1) May 25th was International Tap Dancing Day.

International Tap Association – https://www.tapdance.org/

Fred Astaire called this performance “the greatest dance number ever filmed.”

Have you ever tried to tap dance? How did it go?

2) The 25th was also Towel Day, in honour of Douglas Adams, author of the The Hitchhikers Guide to the Galaxy. Why a towel? From The Hitchhikers Guide to the Galaxy:

“A towel, it says, is about the most massively useful thing an interstellar hitchhiker can have. Partly it has great practical value — you can wrap it around you for warmth as you bound across the cold moons of Jaglan Beta; you can lie on it on the brilliant marble sanded beaches of Santraginus V, inhaling the heady sea vapours; you can sleep under it beneath the stars which shine so redly on the desert world of Kakrafoon; use it to sail a mini raft down the slow heavy river Moth; wet it for use in hand-tohand-combat; wrap it round your head to ward off noxious fumes or to avoid the gaze of the Ravenous Bugblatter Beast of Traal (a mindboggingly stupid animal, it assumes that if you can’t see it, it can’t see you — daft as a bush, but very ravenous); you can wave your towel in emergencies as a distress signal, and of course dry yourself off with it if it still seems to be clean enough.”

So in case you run into any Ravenous Bugblatter Beast you had better keep a towel handy at all times.

If faced with a Ravenous Bugblatter Beast from Traal what do you think you would do, if you forgot your towel of course?  

3) I have always enjoyed watching the animals at zoos, especially now that most zoos have enclosures that give the animals the opportunity to roam, and live in an environment that more closely matches their natural habitat.  I can’t tolerate seeing them penned up in cages anymore.

I also like seeing the kids getting to pet the animals.  The Beijing Zoo goes one step further than just petting them, now you can also eat them for lunch at the Zoo’s Bin Feng Tang restaurant.

From an article in the Christian Science Monitor by Peter Ford:

http://www.csmonitor.com/World/Global-News/2010/0520/Beijing-Zoo-lets-visitors-admire-eat-wildlife

Hey kids, wanna go to the zoo today and look at the crocodiles? And then maybe eat one?
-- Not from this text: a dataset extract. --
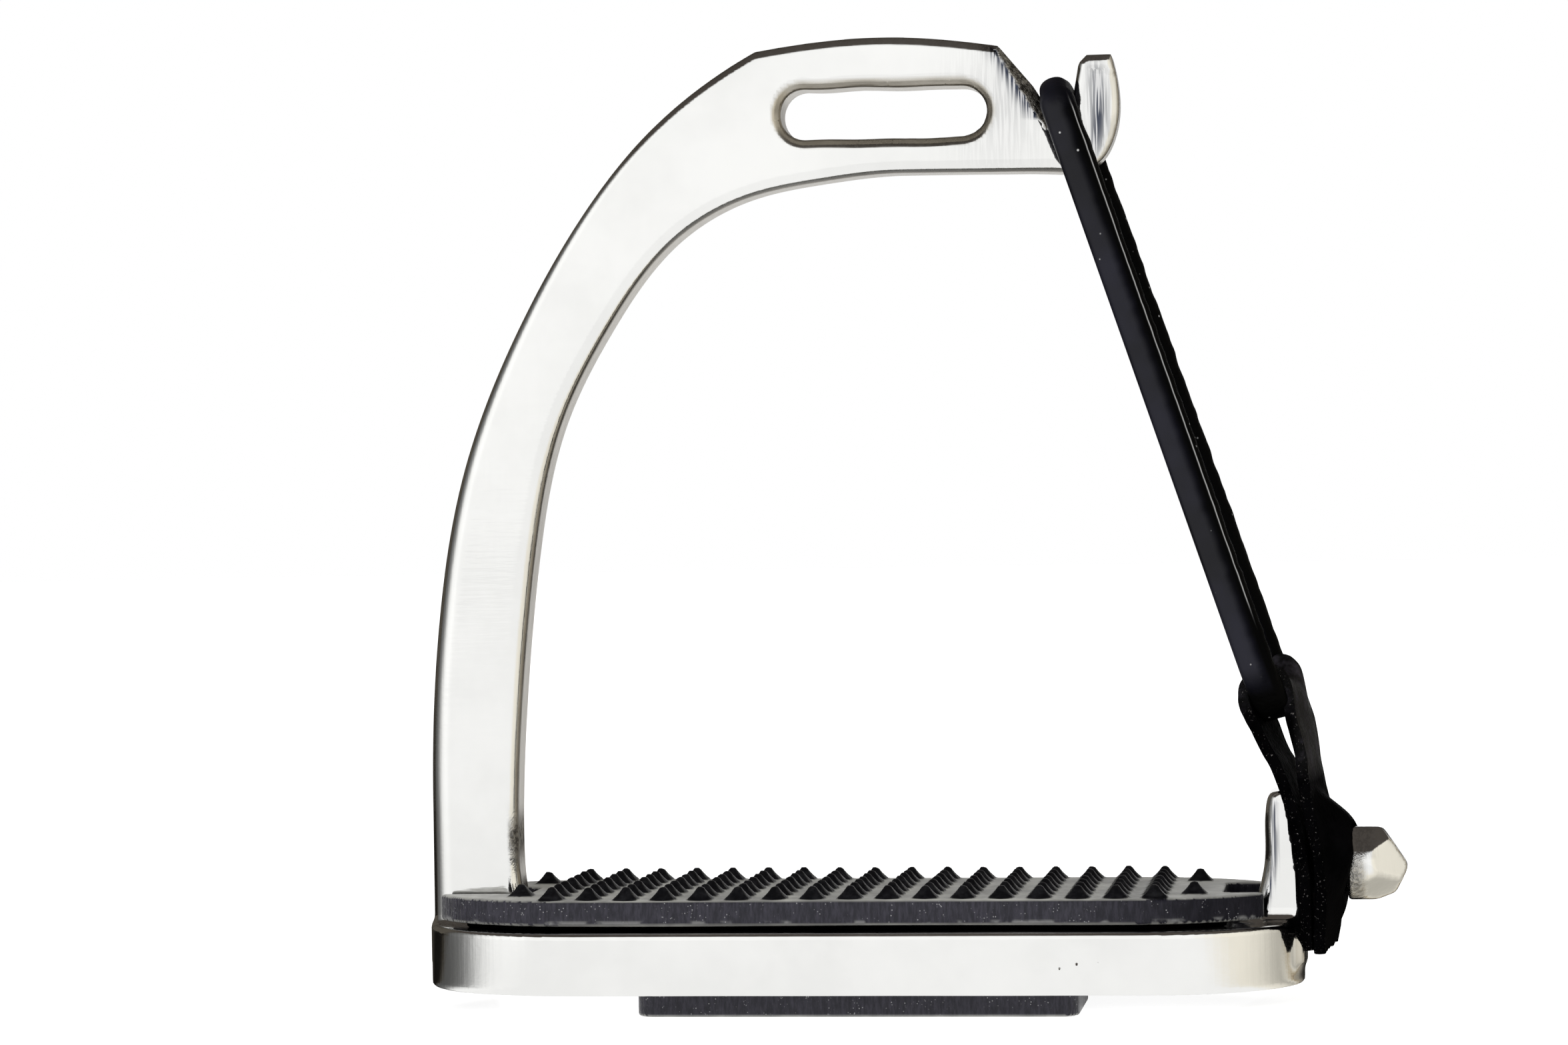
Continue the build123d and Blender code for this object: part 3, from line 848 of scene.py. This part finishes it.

The meat might be pungent, but the concept seems somewhat tasteless. The Beijing Zoo puts the same animals on its restaurant menu as it keeps behind bars.

Crocodile, kangaroo, antelope, and hippopotamus are among the species that visitors can go the zoo to admire on the hoof, and then savor at lunch – steamed, braised, or roasted – at the Bin Feng Tang restaurant.

This has been going on for years, according to the restaurant’s manager, who seemed surprised that a newspaper article this week about her establishment should cause a stir on the Chinese Internet.

The news has not gone down well. “How would you feel, watching animals imprisoned in a limited space while eating their siblings?” asked Zheng Yuanjie, a well-known author, on his blog.

The zoo restaurant apparently has the requisite license from the Beijing Municipal Bureau of Landscape and Forestry (which would presumably prefer to see crocodiles and hippos in a soup than in their landscapes) and is quite legal because none of the species on the menu is endangered.

Nor, the restaurant insists, do any of the animals come from the zoo’s own enclosures.

Still, the restaurant’s menu makes some people wonder. “The zoo is where we teach children to be nice to animals,” Qin Xiaona, head of the Capital Animal Welfare Association told the daily “Global Times.” “How can we do this after eating them?”

I don’t have a problem with a zoo serving some of their animals for lunch.  People on farms eat their animals.  What is the difference?